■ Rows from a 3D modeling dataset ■
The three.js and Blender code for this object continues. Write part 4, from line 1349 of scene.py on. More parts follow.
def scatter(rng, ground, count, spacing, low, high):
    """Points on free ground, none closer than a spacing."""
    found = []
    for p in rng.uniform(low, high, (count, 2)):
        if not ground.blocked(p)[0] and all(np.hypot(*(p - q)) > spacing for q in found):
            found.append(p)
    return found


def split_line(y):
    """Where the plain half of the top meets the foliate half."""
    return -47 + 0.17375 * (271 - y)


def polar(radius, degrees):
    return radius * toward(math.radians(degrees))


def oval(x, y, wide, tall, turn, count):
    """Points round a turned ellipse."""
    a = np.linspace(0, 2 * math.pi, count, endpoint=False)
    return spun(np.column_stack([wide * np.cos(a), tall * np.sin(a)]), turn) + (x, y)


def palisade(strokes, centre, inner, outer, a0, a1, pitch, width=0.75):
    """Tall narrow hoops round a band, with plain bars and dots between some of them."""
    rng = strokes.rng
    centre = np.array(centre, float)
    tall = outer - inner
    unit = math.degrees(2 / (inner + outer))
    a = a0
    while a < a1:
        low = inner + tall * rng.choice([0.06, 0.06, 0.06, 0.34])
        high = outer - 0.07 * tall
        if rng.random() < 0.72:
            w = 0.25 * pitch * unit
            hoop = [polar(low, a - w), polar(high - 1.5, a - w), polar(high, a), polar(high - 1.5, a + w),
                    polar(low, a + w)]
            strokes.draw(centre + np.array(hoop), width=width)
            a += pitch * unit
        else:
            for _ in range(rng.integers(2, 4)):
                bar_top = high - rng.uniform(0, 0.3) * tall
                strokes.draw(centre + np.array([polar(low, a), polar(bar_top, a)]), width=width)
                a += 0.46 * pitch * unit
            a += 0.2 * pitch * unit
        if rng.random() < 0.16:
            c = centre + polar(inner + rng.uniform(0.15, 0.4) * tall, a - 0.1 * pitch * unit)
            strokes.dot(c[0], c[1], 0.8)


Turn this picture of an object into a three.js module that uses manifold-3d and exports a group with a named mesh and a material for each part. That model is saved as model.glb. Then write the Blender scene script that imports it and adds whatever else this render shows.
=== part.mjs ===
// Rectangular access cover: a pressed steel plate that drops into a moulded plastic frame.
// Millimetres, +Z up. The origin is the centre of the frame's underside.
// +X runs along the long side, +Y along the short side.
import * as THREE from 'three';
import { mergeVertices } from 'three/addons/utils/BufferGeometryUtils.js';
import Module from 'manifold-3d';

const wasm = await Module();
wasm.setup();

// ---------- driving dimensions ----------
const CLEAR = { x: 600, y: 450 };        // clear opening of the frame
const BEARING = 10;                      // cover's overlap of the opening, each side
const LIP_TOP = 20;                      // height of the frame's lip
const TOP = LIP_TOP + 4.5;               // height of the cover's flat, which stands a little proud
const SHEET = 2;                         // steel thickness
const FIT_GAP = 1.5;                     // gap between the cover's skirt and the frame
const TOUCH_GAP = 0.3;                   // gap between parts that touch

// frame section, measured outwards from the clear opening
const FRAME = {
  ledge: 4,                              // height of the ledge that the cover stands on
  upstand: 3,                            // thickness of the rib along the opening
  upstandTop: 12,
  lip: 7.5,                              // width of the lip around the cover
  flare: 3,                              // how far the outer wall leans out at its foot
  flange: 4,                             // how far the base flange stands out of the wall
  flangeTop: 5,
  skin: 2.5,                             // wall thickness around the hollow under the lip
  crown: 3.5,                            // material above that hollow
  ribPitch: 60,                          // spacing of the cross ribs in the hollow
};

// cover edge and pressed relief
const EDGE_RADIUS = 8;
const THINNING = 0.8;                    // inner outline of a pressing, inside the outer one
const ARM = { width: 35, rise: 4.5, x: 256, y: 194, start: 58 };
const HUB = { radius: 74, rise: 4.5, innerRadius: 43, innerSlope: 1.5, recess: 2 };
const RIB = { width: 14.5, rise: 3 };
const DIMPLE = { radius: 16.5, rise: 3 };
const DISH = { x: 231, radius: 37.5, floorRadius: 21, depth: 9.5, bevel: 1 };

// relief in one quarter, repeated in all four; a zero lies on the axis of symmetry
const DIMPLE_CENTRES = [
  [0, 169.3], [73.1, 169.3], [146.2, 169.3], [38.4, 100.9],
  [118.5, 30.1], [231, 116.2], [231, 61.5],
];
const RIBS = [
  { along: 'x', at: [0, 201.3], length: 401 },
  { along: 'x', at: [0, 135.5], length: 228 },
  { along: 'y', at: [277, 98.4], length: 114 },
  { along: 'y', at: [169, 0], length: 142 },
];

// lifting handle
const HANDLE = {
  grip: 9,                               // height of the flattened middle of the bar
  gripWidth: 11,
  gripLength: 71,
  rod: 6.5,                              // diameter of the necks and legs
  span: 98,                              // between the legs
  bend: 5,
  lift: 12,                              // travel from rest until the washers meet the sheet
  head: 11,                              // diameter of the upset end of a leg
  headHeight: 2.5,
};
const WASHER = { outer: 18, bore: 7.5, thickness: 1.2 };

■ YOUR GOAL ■
Please copy exactly the lines from the first line of the records above through the line containing "return found", including both, and nothing more.

■ RESULT OF THIS TASK ■
The three.js and Blender code for this object continues. Write part 4, from line 1349 of scene.py on. More parts follow.
def scatter(rng, ground, count, spacing, low, high):
    """Points on free ground, none closer than a spacing."""
    found = []
    for p in rng.uniform(low, high, (count, 2)):
        if not ground.blocked(p)[0] and all(np.hypot(*(p - q)) > spacing for q in found):
            found.append(p)
    return found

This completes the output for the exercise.